A.- If I understood the question correctly-- I wanted to explain principally in my examination this morning, that I filed the indictment against Katwenberger in spite of the fact that it was hard to prove such an intercourse, and the indictment, at first, would have to be based on actions close to it. Then, the question was put by the defense counsel why the indictment was filed at all.
Q.- I understood that. And, to this, I want to say: In the main trial under these decisions to which you referred after the indictment had been filed, was it possible to convict the defendant for acts which did not go to the extent of sexual intercourse under that law, or misconduct of a lesser nature?
A.- On the basis of that decision, that was not only one decision, if I remember correctly, several decisions because that was permanent jurisdiction of the Reich Supreme Court, such as I remember it today, and on the basis of this decision any individual could be sentenced for race pollution if there were only acts close to sexual intercourse, and they were the only ones which were approved.
JUDGE BRAND: That is what I wanted to know. Thank you.
THE PRESIDENT: The witness may be excused.
(Thereupon the witness was excused and withdrew from the courtroom).
DR. SCHUBERT: (for the defendant Oeschey): May it please the Tribunal, I wanted to take the liberty to make a suggestion. I have just spoken to Mr. Lafollette about the fact that two affiants, who have given affidavits which are in document book 3, supplement book, and whom I could only call for cross examination after these document books had Court.

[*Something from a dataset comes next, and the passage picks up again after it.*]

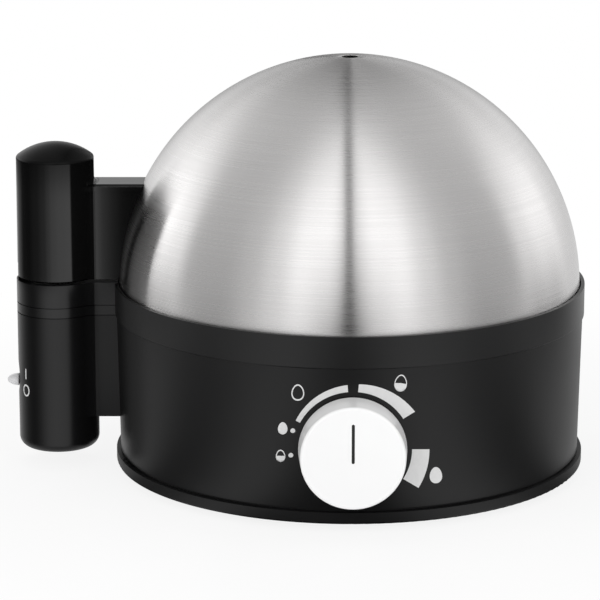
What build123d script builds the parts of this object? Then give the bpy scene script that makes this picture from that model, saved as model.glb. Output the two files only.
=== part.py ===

No. 3 been submitted; that, the names of these witnesses have not yet been referred to the General Secretary to have them called.
They are the witnesses Dr. Baeumler, and Huemmer spelled B-a-e-u-m-l-e-r, Baeumler, and H-u-e-m-m-e-r, Huemmer Mr. LaFollette informed me that he had no objections, and, therefore, I should like to inform the General Secretary to make it possible that these witnesses can also be called so there should be no interruption in the hearing of the witnesses.